Uno ama y cuando ama entrega. Así funciona el amor. Uno ama y entrega el tiempo y el tiempo es vida. Uno ama y entrega la vida. Lo arriesga todo, se lanza entero y decide que, de repente, otra persona se vuelve casa y camino, hogar y destino; todo momento y lugar.
Uno ama y se queda. Se queda hasta donde puede, hasta donde le alcanza. Lo vive todo. Encuentra, en otro abrazo, un umbral hacia un período insuperable de paz y de euforia, las dos al mismo tiempo. Encuentra, en otra mirada, las respuestas que creyó estar esperando desde siempre.
Uno ama y se vuelve un río. Uno ama y encuentra el mar.
Amar es darle una navaja sumamente afilada a otra persona confiando en que no va a atravesarte con ella. Pero eso no pasa. Las navajas cortan y el amor cambia de lugar. Decidir amar a alguien incluye estar dispuesto a la despedida, es como la vida que trae escondida la muerte, o como la luz que provoca también la sombra.
Uno ama y deja ir. Y a la vez, deja llegar. Por uno u otro motivo el amor cambia de lugar y viene, sin piedad, una oleada de distancia que nos lleva a alguna otra orilla.

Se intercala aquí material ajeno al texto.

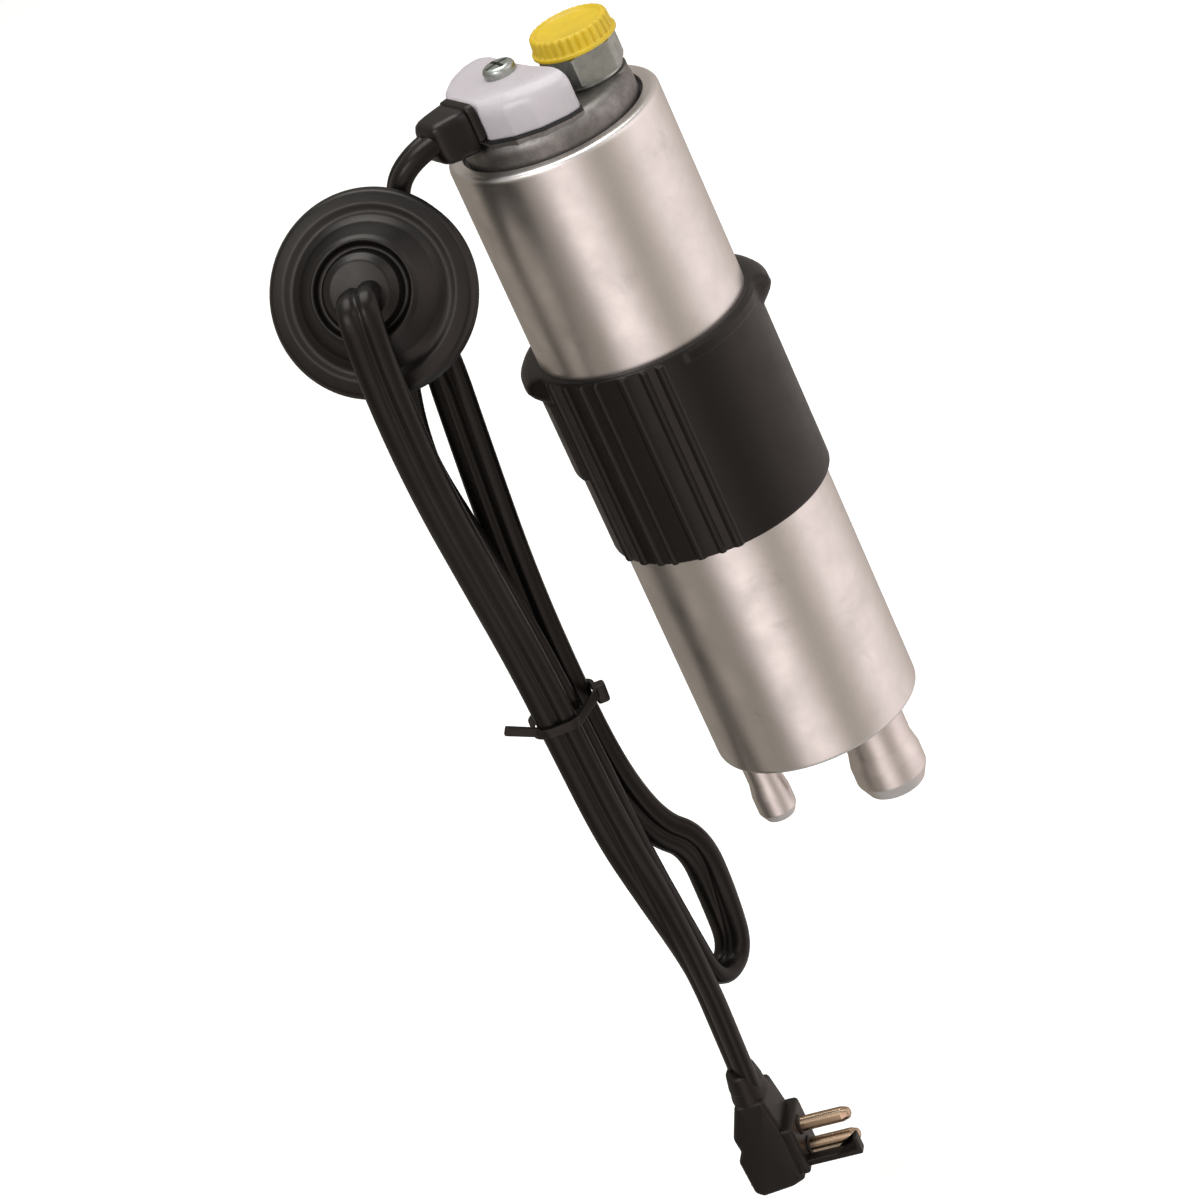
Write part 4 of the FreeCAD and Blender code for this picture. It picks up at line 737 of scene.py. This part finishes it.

Viene también, con fuerza desmedida, la navaja con la velocidad de una flecha. Y es esa misma navaja, la que desprende todo lo que ya no debe estar.
Uno ama y cuando ama entrega la posibilidad de irse. Es justo en ese momento que debe creer, con firmeza, que dejar ir es también dejar llegar.
Por lo pronto, en nuestra orilla, que se quede lo que devuelva el tiempo que le damos, porque el tiempo es vida y cuando amamos la entregamos.